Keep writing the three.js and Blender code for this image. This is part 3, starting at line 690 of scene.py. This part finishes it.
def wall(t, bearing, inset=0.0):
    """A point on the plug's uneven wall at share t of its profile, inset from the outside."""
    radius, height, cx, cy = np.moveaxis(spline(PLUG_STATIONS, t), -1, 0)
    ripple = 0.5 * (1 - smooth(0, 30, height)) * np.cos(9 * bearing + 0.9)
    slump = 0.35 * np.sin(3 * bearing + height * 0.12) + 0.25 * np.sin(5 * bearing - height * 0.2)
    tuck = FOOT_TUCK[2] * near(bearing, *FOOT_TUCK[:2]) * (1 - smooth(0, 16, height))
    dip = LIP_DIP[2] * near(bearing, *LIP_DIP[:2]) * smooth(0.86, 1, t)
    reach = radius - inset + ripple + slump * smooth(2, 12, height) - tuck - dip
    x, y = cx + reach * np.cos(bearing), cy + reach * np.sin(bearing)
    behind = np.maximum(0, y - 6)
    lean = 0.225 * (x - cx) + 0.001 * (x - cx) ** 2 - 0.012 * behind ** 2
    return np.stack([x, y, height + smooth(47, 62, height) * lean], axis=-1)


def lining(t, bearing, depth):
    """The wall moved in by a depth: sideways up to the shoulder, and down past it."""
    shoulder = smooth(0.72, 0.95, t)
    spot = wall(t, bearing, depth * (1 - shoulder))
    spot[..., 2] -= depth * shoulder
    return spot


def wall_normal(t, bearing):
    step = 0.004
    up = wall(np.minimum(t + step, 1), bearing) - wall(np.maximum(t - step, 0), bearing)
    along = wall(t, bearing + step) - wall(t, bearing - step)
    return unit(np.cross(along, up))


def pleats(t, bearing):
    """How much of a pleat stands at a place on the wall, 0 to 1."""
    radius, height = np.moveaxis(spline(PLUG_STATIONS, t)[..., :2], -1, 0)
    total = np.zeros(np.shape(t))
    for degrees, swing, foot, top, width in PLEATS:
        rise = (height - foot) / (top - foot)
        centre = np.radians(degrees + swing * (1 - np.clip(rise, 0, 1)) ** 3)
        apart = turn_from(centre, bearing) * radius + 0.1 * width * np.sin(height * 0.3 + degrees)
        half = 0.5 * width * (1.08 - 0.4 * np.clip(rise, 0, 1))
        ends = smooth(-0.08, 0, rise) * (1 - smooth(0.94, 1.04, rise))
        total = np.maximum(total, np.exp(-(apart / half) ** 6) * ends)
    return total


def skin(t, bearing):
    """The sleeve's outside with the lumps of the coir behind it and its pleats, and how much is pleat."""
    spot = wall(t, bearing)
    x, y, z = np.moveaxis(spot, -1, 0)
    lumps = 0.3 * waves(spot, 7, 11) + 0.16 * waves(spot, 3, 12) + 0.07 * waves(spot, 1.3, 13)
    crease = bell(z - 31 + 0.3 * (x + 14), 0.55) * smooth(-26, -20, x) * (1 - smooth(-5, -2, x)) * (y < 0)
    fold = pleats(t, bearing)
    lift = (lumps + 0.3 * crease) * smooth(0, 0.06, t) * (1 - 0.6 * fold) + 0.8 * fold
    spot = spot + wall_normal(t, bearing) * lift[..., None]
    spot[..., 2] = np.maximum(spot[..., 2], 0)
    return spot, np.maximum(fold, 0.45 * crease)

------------

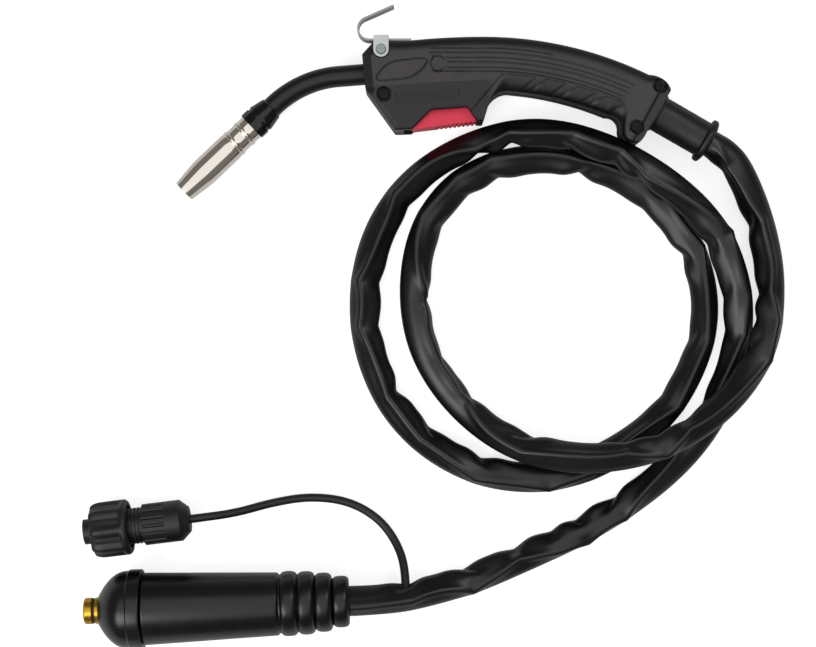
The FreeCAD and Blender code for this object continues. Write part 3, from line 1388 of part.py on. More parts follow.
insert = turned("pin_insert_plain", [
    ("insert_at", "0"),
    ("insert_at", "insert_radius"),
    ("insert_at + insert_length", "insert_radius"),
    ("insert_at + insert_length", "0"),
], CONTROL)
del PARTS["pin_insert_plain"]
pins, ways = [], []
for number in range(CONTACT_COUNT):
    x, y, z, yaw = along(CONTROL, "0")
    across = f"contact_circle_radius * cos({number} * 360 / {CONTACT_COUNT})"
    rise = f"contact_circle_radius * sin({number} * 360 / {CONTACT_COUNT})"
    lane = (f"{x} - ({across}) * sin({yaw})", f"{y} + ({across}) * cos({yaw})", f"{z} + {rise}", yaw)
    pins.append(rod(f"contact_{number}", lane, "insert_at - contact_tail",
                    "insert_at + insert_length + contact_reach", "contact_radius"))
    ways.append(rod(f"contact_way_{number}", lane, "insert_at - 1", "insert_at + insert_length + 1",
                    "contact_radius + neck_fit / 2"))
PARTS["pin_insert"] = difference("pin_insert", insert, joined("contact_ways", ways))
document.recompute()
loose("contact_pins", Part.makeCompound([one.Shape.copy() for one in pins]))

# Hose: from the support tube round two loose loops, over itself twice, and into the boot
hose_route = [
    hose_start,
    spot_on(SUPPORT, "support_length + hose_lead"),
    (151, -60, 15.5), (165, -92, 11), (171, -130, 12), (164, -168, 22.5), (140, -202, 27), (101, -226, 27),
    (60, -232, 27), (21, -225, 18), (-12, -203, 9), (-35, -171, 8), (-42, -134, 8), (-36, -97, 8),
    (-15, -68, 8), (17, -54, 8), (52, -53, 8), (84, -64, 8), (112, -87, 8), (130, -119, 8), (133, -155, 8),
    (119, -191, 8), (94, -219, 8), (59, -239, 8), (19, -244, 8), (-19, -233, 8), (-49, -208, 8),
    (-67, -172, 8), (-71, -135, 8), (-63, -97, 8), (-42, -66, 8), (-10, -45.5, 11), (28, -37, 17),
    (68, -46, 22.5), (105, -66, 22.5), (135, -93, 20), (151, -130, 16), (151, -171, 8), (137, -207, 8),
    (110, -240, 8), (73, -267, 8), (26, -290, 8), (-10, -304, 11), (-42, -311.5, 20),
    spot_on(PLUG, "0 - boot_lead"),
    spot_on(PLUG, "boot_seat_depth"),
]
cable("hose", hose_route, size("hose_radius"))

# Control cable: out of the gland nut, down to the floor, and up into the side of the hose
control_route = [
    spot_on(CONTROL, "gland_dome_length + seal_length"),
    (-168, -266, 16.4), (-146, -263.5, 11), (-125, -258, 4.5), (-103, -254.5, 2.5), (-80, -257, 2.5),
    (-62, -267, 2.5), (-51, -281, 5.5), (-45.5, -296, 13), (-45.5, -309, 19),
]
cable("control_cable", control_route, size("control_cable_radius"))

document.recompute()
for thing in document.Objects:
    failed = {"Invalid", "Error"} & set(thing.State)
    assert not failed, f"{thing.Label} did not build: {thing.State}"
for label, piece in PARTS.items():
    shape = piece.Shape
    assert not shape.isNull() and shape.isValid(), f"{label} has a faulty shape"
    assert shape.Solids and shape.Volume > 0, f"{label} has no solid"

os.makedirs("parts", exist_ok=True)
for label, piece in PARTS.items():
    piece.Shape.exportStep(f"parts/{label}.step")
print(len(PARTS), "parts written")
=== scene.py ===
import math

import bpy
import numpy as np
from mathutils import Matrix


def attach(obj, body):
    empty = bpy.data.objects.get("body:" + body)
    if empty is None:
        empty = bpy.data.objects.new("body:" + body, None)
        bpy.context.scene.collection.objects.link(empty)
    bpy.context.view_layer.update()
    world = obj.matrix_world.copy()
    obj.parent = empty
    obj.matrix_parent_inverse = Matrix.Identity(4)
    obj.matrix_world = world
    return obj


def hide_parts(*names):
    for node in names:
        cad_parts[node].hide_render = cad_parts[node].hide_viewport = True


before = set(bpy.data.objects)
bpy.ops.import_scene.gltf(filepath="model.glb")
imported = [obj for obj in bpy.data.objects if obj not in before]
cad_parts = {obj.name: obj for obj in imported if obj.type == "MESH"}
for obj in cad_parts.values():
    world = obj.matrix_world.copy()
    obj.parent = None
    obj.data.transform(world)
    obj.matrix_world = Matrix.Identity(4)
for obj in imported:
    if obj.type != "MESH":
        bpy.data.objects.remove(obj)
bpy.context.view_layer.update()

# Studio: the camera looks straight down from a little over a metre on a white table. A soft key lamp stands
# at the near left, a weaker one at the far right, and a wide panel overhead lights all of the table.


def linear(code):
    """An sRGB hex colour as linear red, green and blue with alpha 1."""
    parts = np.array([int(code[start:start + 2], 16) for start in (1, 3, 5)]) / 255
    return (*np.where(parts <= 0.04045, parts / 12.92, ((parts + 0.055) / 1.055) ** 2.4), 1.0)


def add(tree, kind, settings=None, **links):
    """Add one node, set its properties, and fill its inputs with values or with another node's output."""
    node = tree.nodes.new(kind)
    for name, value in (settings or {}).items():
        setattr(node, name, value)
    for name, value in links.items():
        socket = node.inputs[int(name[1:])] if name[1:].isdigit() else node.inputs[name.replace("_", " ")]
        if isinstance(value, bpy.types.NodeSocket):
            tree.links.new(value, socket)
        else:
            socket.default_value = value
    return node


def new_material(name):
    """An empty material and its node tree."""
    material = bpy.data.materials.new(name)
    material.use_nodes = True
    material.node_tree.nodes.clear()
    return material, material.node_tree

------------

● Exercise description: Repeat exactly the lines running from the one with "assert not shape.isNull()" through the one with "bpy.data.objects.remove(obj)", both included.

● Full output:
    assert not shape.isNull() and shape.isValid(), f"{label} has a faulty shape"
    assert shape.Solids and shape.Volume > 0, f"{label} has no solid"

os.makedirs("parts", exist_ok=True)
for label, piece in PARTS.items():
    piece.Shape.exportStep(f"parts/{label}.step")
print(len(PARTS), "parts written")
=== scene.py ===
import math

import bpy
import numpy as np
from mathutils import Matrix


def attach(obj, body):
    empty = bpy.data.objects.get("body:" + body)
    if empty is None:
        empty = bpy.data.objects.new("body:" + body, None)
        bpy.context.scene.collection.objects.link(empty)
    bpy.context.view_layer.update()
    world = obj.matrix_world.copy()
    obj.parent = empty
    obj.matrix_parent_inverse = Matrix.Identity(4)
    obj.matrix_world = world
    return obj


def hide_parts(*names):
    for node in names:
        cad_parts[node].hide_render = cad_parts[node].hide_viewport = True


before = set(bpy.data.objects)
bpy.ops.import_scene.gltf(filepath="model.glb")
imported = [obj for obj in bpy.data.objects if obj not in before]
cad_parts = {obj.name: obj for obj in imported if obj.type == "MESH"}
for obj in cad_parts.values():
    world = obj.matrix_world.copy()
    obj.parent = None
    obj.data.transform(world)
    obj.matrix_world = Matrix.Identity(4)
for obj in imported:
    if obj.type != "MESH":
        bpy.data.objects.remove(obj)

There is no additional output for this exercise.